Keep to the lines between the one holding "Write the FreeCAD" and the one holding "import Sketcher", inclusive, and write them out exactly.

(Records with modeling code)
***
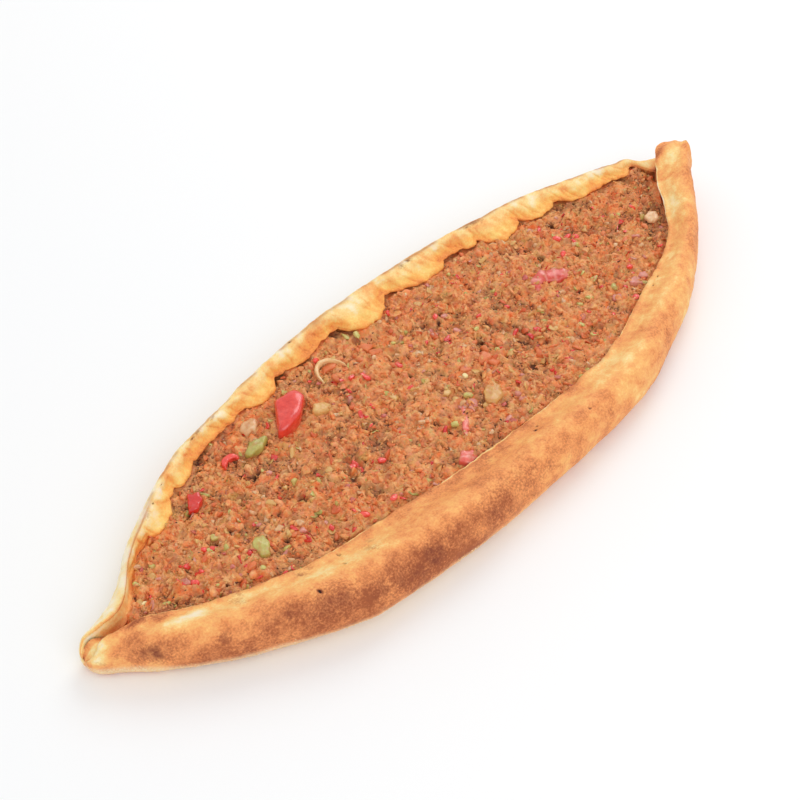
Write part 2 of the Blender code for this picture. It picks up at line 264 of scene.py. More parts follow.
def lobes(x):
    """How far the far rim's folded edge sags inwards at each x, and which share of its own lobe that is."""
    reach, share = np.zeros_like(x), np.zeros_like(x)
    for start, tip, end, furthest in LOBES:
        rise = np.sin(np.clip((x - start) / (tip - start), 0, 1) * math.pi / 2) ** 0.6
        fall = np.clip(np.cos(np.clip((x - tip) / (end - tip), 0, 1) * math.pi / 2), 0, 1) ** 0.7
        reach += furthest * rise * fall
        share = np.maximum(share, rise * fall * min(furthest / 4, 1))
    return reach, share


def flap_width(side, t):
    """Width of a rim from its outermost edge to its folded edge, without the edge's fine ripple."""
    return READ[side + "_flap"](t) + (lobes(t * HALF_LENGTH)[0] if side == "far" else 0)


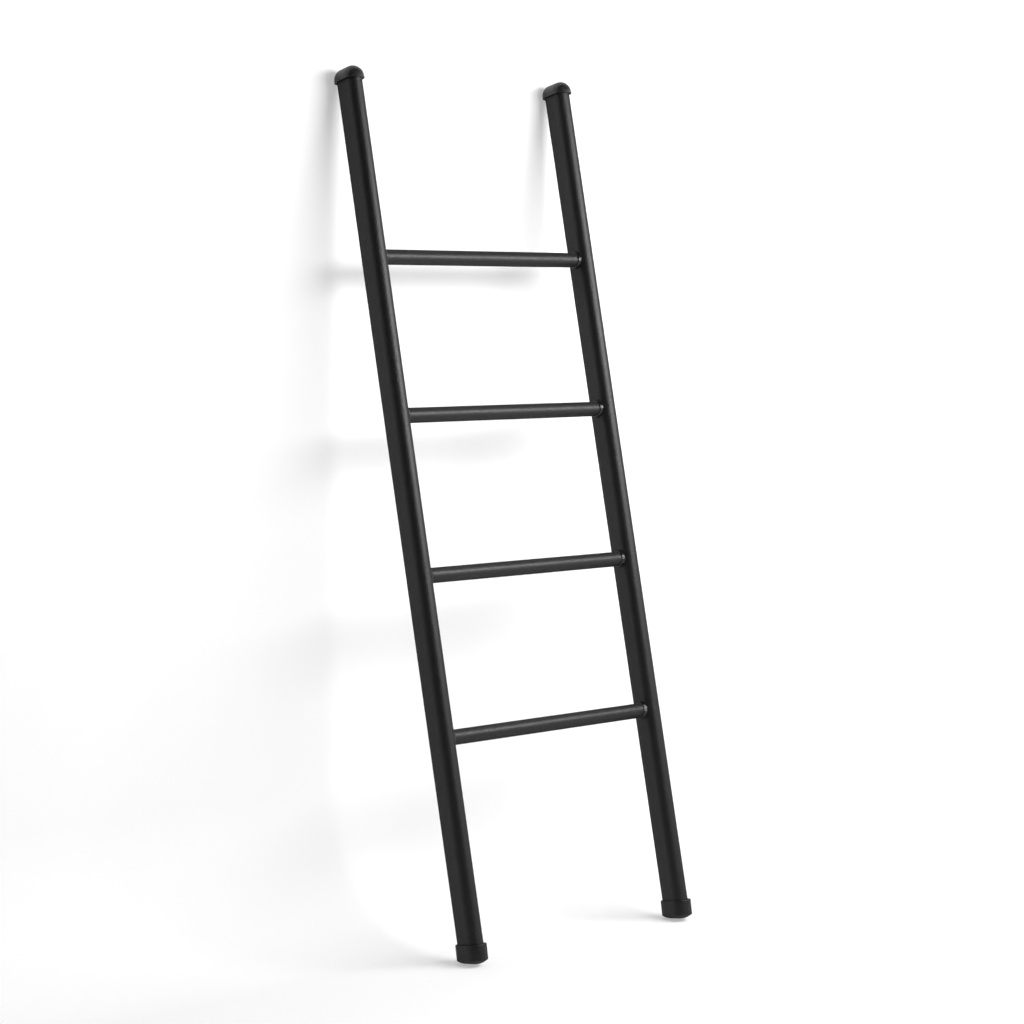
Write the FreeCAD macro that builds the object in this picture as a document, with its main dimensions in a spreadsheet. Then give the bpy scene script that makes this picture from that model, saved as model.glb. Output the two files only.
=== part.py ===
import FreeCAD, Part
import enum
import math
import os
import re
import Sketcher

# A ladder for towels that leans on a wall: two flat-sided oval steel rails, round rungs
# welded between them, a domed cap on top of each rail and a rubber boot below it.
# Millimetres. +X runs along the rungs, +Y points at the wall, +Z is up. The origin lies on
# the floor, at the bottom centre of the ladder's box.

Vector = FreeCAD.Vector
Rotation = FreeCAD.Rotation
Placement = FreeCAD.Placement

ALONG_X = Vector(1, 0, 0)
ALONG_Z = Vector(0, 0, 1)

# Driving sizes: name, value, meaning. Every name has an underscore in it.
SIZES = [
    ("lean_angle", 12.3, "how far the rails lean back from the vertical, degrees"),
    ("rail_spacing", 470, "between the two rails' axes"),
    ("rail_width", 30, "oval tube, across its flat sides"),
    ("rail_depth", 50, "oval tube, front to back"),
    ("rail_wall", 1.5, "oval tube's wall"),
    ("lowest_rung", 355, "from the rail's lower end to the lowest rung's axis"),
    ("rung_pitch", 268, "from one rung's axis to the next"),
    ("rung_count", 4, "number of rungs"),
    ("top_reach", 300, "from the top rung's axis to the rail's upper end"),
    ("rung_diameter", 25.8, "round tube, outside, coated"),
    ("rung_wall", 1.5, "round tube's wall"),
    ("rung_entry", 4, "how far a rung passes the rail's inner side"),
    ("rung_play", 0.1, "gap round a rung in its hole"),
    ("weld_reach", 2.6, "bead's leg along the rail"),
    ("weld_length", 5.0, "bead's leg along the rung"),
    ("weld_bulge", 5.0, "radius of the bead's face"),
    ("cap_rim", 4.5, "how far a cap stands proud of the rail"),
    ("cap_skirt", 3.6, "upright edge of a cap below its dome"),
    ("cap_round", 0.8, "rounding of a cap's lower edge"),
    ("plug_depth", 24, "how far a cap's plug goes down the tube"),
    ("plug_gap", 1.2, "between the plug's stem and the tube"),
    ("plug_wall", 2, "wall of the plug's hollow stem"),
    ("core_rise", 9, "how far the hollow goes up into the dome"),
    ("fin_play", 0.1, "between a fin's edge and the tube"),
    ("fin_height", 1.5, "thickness of a fin"),
    ("fin_drop", 4, "from the rim down to the first fin"),
    ("fin_pitch", 6, "from one fin to the next"),
    ("fin_count", 3, "fins on a plug"),
    ("boot_wall", 4.1, "rubber round the rail"),
    ("boot_play", 0.1, "between the rubber and the rail"),
    ("boot_height", 32.2, "sole's lowest point to the boot's rim"),
    ("boot_cock", 3, "how far a boot sits turned towards the floor, degrees"),
    ("boot_round", 2.0, "rounding where the sole meets the side"),
    ("boot_lip", 1.1, "rounding of the boot's rim"),
    ("sole_crown", 6.6, "rise of the domed sole from its middle to its side"),
    ("sole_depth", 10, "rubber under the steel disc"),
    ("sole_press", 0.2, "how deep the floor presses the sole flat"),
    ("disc_thickness", 1.2, "steel disc under the rail's end"),
    ("disc_play", 0.3, "between the disc's edge and the boot"),
    ("cut_overrun", 5, "how far a cut runs past what it cuts"),
]

# Sizes that follow from the driving ones
RAIL_LENGTH = "(lowest_rung + (rung_count - 1) * rung_pitch + top_reach)"
RAIL_FLAT = "(rail_depth - rail_width)"
BORE_WIDTH = "(rail_width - 2 * rail_wall)"
INNER_FACE = "(rail_width / 2)"
RUNG_RADIUS = "(rung_diameter / 2)"
RUNG_LENGTH = "(rail_spacing - rail_width + 2 * rung_entry)"
WELD_RADIUS = f"({RUNG_RADIUS} + weld_reach)"
CAP_WIDTH = "(rail_width + 2 * cap_rim)"
STEM_WIDTH = f"({BORE_WIDTH} - 2 * plug_gap)"
FIN_WIDTH = f"({BORE_WIDTH} - 2 * fin_play)"
CORE_WIDTH = f"({STEM_WIDTH} - 2 * plug_wall)"
SOCKET_WIDTH = "(rail_width + 2 * boot_play)"
BOOT_WIDTH = f"({SOCKET_WIDTH} + 2 * boot_wall)"
BOOT_DEPTH = f"({BOOT_WIDTH} + {RAIL_FLAT})"
DISC_WIDTH = f"({SOCKET_WIDTH} - 2 * disc_play)"
CROWN_RADIUS = f"((({BOOT_WIDTH} / 2) ^ 2 + sole_crown ^ 2) / (2 * sole_crown))"
FLOOR_TILT = "(lean_angle - boot_cock)"
FLOOR_DROP = (
    f"((sole_press - {RAIL_FLAT} / 2 * sin({FLOOR_TILT} * 1deg)"
    f" - {CROWN_RADIUS} * (1 - cos({FLOOR_TILT} * 1deg))) / cos({FLOOR_TILT} * 1deg))"
)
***
- _Written solution_:
Write the FreeCAD macro that builds the object in this picture as a document, with its main dimensions in a spreadsheet. Then give the bpy scene script that makes this picture from that model, saved as model.glb. Output the two files only.
=== part.py ===
import FreeCAD, Part
import enum
import math
import os
import re
import Sketcher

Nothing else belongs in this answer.